Bicriteria Algorithms for Submodular Cover with Partition and Fairness Constraints
Wenjing Chen, Yixin Chen, Victoria G. Crawford
TL;DR
This work studies Submodular Cover with Partition Constraints (SCP) and key variants where the ground set is partitioned and per-part budgets regulate feasibility. It introduces a unifying block-greedy framework that converts submodular maximization under partition constraints into SCP, yielding bicriteria guarantees for SCP, SCKP, and SCF via dual problems SMKP and SMF. Notably, the nonmonotone SCP case is tackled with convert-rand and a dedicated nonmono-bi routine achieving a $(1/e-\epsilon, 2/\epsilon)$-bicriteria, while the monotone knapsack-partition setting (SCKP) obtains a $(\frac{(1+\alpha)\ln(1/\epsilon)}{\ln 2}, 1-\epsilon)$-type guarantee through a block-knapsack approach and a converting theorem. For SCF, Block-Fair-Bi delivers a nearly optimal $(1-\varepsilon, \frac{\ln(1/\varepsilon)}{\ln 2})$-bicriteria, improving previous discrete methods. The paper supports these theoretical results with extensive experiments on real and synthetic data, showing improved efficiency, balanced budgets, and enhanced fairness across partitions, thereby enabling scalable, partition-aware submodular optimization in practical applications.
Abstract
In many submodular optimization applications, datasets are naturally partitioned into disjoint subsets.
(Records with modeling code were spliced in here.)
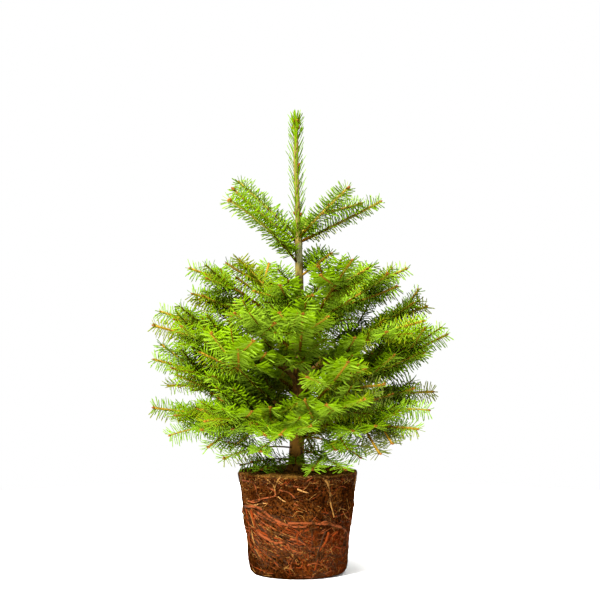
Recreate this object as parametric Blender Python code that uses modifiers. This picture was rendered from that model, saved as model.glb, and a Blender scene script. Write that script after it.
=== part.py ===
# A young Nordmann fir standing on its bare root ball, lifted out of a 7.5 litre nursery pot.
#
# The trunk stands on the soil and runs up to the bud of the leader. Whorls of boughs leave it,
# and each bough ends where it enters its own mass of needle sprays. Metres, +Z up, and the
# origin at the middle of the root ball's flat foot. Seen from the front, +X is to the right.

import math
import random

import bmesh
import bpy
from mathutils import Matrix, Vector, noise
from mathutils.bvhtree import BVHTree

# Root ball
BALL_HEIGHT = 0.205
BALL_FOOT_RADIUS = 0.0955
BALL_RIM_RADIUS = 0.1193
BALL_FOOT_ROUNDING = 0.011
BALL_RIM_ROUNDING = 0.007
BALL_LEAN = 0.0002
BALL_SIDES = 30
SIDE_LUMP = 0.0022
TOP_LUMP = 0.0035
LEVEL_RADIUS = 0.036

# Trunk and leader
TRUNK_FOOT = BALL_HEIGHT + 0.0003
TRUNK_TIP = 0.902
TRUNK_STEPS = 22
FLARE_RADIUS = 0.0075
FLARE_HEIGHT = 0.011
FLARE_LOBES = 5
TRUNK_RADII = ((TRUNK_FOOT, 0.0160), (0.30, 0.0138), (0.45, 0.0108), (0.60, 0.0080), (0.655, 0.0074),
               (0.676, 0.0050), (0.86, 0.0044), (TRUNK_TIP, 0.0030))
KNUCKLES = (0.286, 0.315, 0.385, 0.46, 0.665)
KNUCKLE_SWELL = 0.0011
KNUCKLE_REACH = 0.007

# Boughs and shoots
CLEARANCE = 0.0003
BARE_BOUGH = 0.072
BOUGH_FOOT_RADIUS = 0.0045
BOUGH_END_RADIUS = 0.0032
STEM_INSET = 0.72
SIDE_TWIG_RADIUS = 0.0018
SHOOT_TIP_RADIUS = 0.0011
LAST_GROWTH = 0.105
EARLIER_GROWTH = 0.082
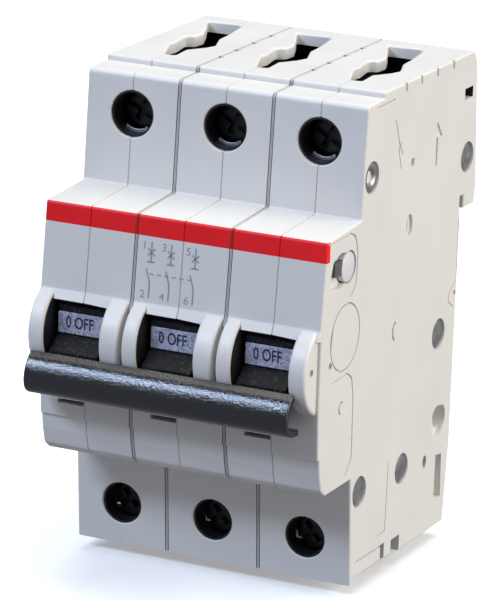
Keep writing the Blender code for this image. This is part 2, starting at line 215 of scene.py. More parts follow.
def ribbon(path, width):
    """The outline of a line of the given width along an open path."""
    left, right = [], []
    for i, point in enumerate(path):
        here = Vector(point)
        into = (here - Vector(path[i - 1])).normalized() if i else None
        out = (Vector(path[i + 1]) - here).normalized() if i + 1 < len(path) else into
        into = into or out
        first, second = Vector((-into.y, into.x)), Vector((-out.y, out.x))
        mitre = (first + second) / max(1 + first.dot(second), 0.3) * width / 2
        left.append(tuple(here + mitre))
        right.append(tuple(here - mitre))
    return left + right[::-1]


def turned(name, profile, centre, axis="y", count=48):
    """A profile of (radius, level) turned about an axis; its two ends lie on the axis."""
    order = {"x": (2, 0, 1), "y": (0, 2, 1), "z": (0, 1, 2)}[axis]
    points, rings = [], []
    for radius, level in profile:
        ring = []
        for i in range(count if radius > 0 else 1):
            angle = math.tau * i / count
            a = centre[0] + radius * math.cos(angle)
            b = centre[1] + radius * math.sin(angle)
            ring.append(len(points))
            points.append(tuple((a, b, level)[order[k]] for k in range(3)))
        rings.append(ring)
    faces = []
    for first, second in zip(rings, rings[1:]):
        for i in range(count):
            j = (i + 1) % count
            corners = [first[i % len(first)], first[j % len(first)]]
            corners += [second[j % len(second)], second[i % len(second)]]
            unique = list(dict.fromkeys(corners))
            if len(unique) > 2:
                faces.append(tuple(unique))
    return mesh_from(name, points, faces)


def smooth_path(points, per_span=5):
    """Points on a smooth curve through the given ones."""
    made = []
    for i in range(len(points) - 1):
        p1, p2 = Vector(points[i]), Vector(points[i + 1])
        p0 = Vector(points[i - 1]) if i else 2 * p1 - p2
        p3 = Vector(points[i + 2]) if i + 2 < len(points) else 2 * p2 - p1
        for k in range(per_span):
            t = k / per_span
            point = p1 * 2 + (p2 - p0) * t + (p0 * 2 - p1 * 5 + p2 * 4 - p3) * t**2
            point += (p1 * 3 - p0 - p2 * 3 + p3) * t**3
            made.append(tuple(point / 2))
    return made + [tuple(points[-1])]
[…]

These scenarios give rise to submodular optimization problems with partition-based constraints, where the desired solution set should be in some sense balanced, fair, or resource-constrained across these partitions. While existing work on submodular cover largely overlooks this structure, we initiate a comprehensive study of the problem of Submodular Cover with Partition Constraints (SCP) and its key variants. Our main contributions are the development and analysis of scalable bicriteria approximation algorithms for these NP-hard optimization problems for both monotone and nonmonotone objectives. Notably, the algorithms proposed for the monotone case achieve optimal approximation guarantees while significantly reducing query complexity compared to existing methods. Finally, empirical evaluations on real-world and synthetic datasets further validate the efficiency and effectiveness of the proposed algorithms.